> **Exercise instructions**
Only the lines from the one containing "Recreate this object" through the one containing "wasm.setup();" are to be copied, exactly and with both ends kept.

> **Materials provided**
* BEGIN *
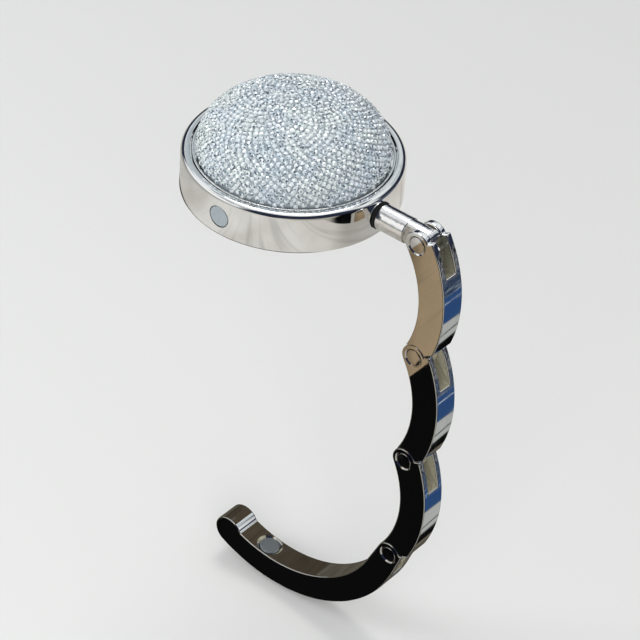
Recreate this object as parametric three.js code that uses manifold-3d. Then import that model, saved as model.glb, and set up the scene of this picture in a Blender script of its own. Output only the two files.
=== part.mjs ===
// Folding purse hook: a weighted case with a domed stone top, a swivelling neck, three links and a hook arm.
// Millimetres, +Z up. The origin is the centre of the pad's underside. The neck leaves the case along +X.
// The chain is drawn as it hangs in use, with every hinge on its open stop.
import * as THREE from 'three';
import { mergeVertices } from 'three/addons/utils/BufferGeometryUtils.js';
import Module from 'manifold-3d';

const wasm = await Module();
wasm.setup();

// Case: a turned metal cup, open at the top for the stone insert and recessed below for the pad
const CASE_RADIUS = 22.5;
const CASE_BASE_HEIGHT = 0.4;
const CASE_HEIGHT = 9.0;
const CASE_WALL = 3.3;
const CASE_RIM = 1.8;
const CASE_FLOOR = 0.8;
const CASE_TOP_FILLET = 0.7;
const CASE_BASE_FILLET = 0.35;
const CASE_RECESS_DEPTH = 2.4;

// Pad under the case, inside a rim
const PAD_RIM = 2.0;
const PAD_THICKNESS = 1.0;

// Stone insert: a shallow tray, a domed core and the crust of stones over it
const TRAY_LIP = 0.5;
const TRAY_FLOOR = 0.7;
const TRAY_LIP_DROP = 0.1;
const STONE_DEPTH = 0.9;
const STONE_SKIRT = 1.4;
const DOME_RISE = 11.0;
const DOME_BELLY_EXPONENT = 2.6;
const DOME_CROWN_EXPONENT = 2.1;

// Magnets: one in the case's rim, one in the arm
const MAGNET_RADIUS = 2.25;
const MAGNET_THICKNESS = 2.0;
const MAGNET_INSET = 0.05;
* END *
* BEGIN *
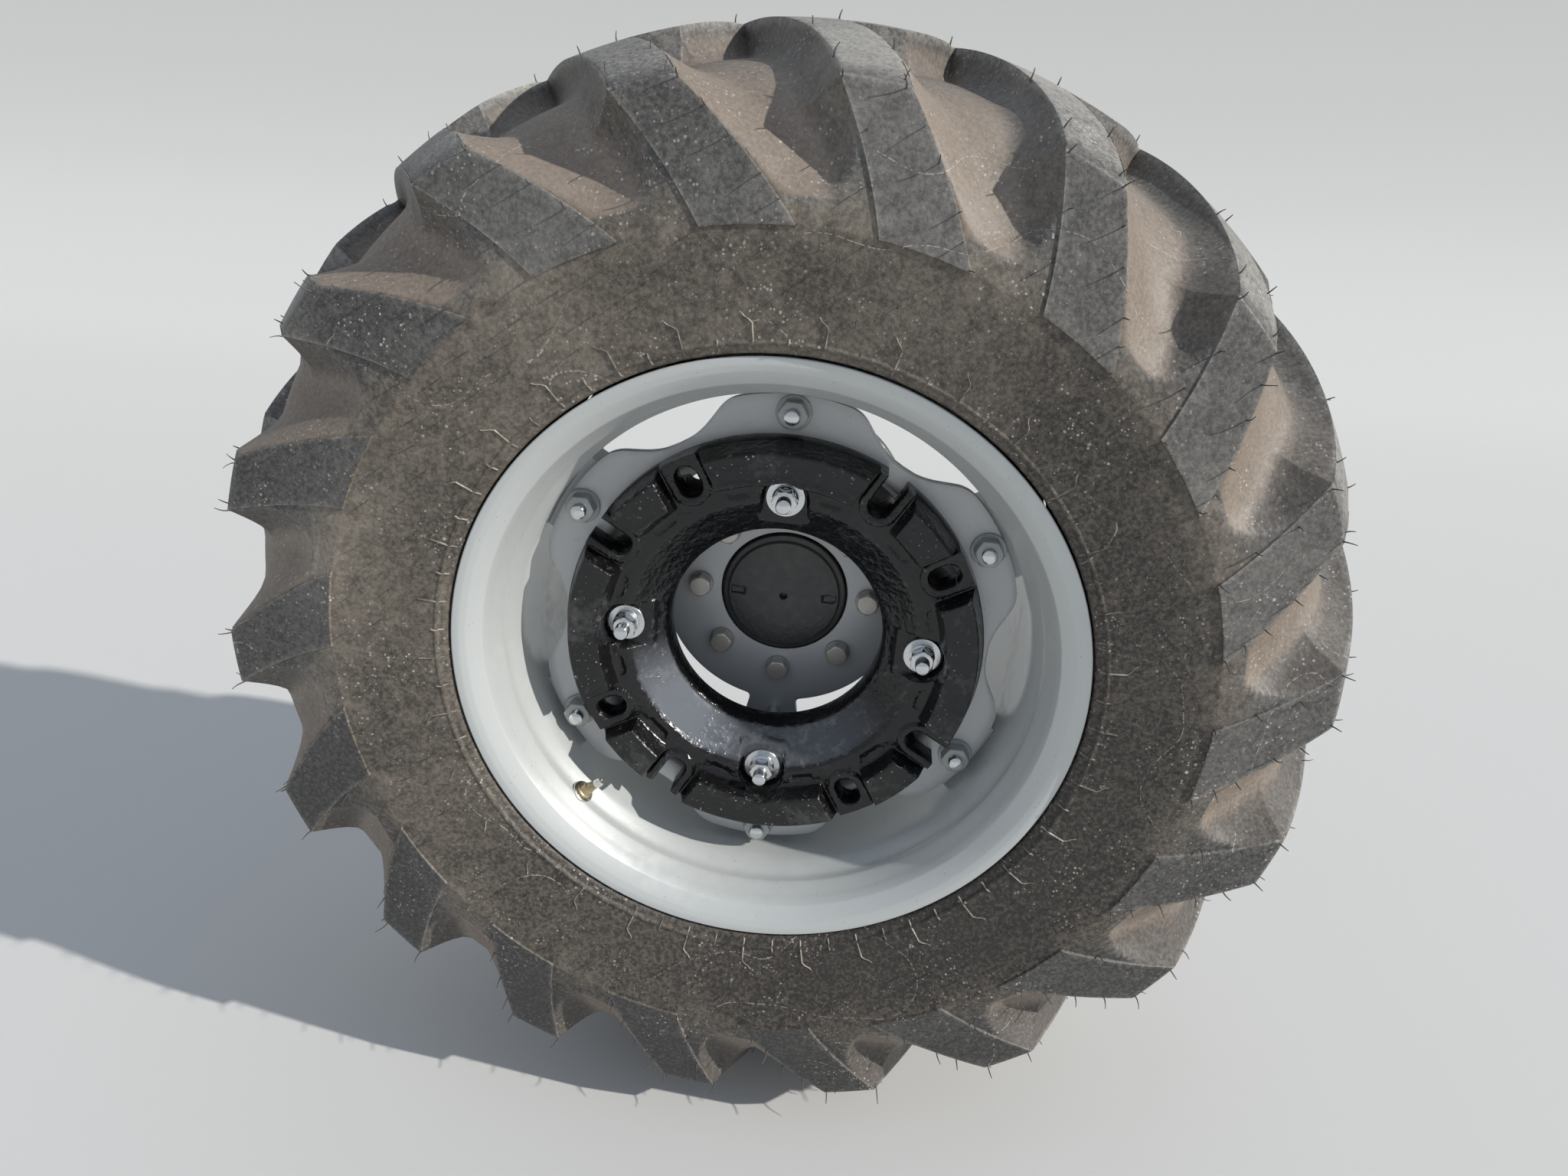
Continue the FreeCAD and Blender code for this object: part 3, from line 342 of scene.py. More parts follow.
* END *
> **Solution to this exercise**
Recreate this object as parametric three.js code that uses manifold-3d. Then import that model, saved as model.glb, and set up the scene of this picture in a Blender script of its own. Output only the two files.
=== part.mjs ===
// Folding purse hook: a weighted case with a domed stone top, a swivelling neck, three links and a hook arm.
// Millimetres, +Z up. The origin is the centre of the pad's underside. The neck leaves the case along +X.
// The chain is drawn as it hangs in use, with every hinge on its open stop.
import * as THREE from 'three';
import { mergeVertices } from 'three/addons/utils/BufferGeometryUtils.js';
import Module from 'manifold-3d';

const wasm = await Module();
wasm.setup();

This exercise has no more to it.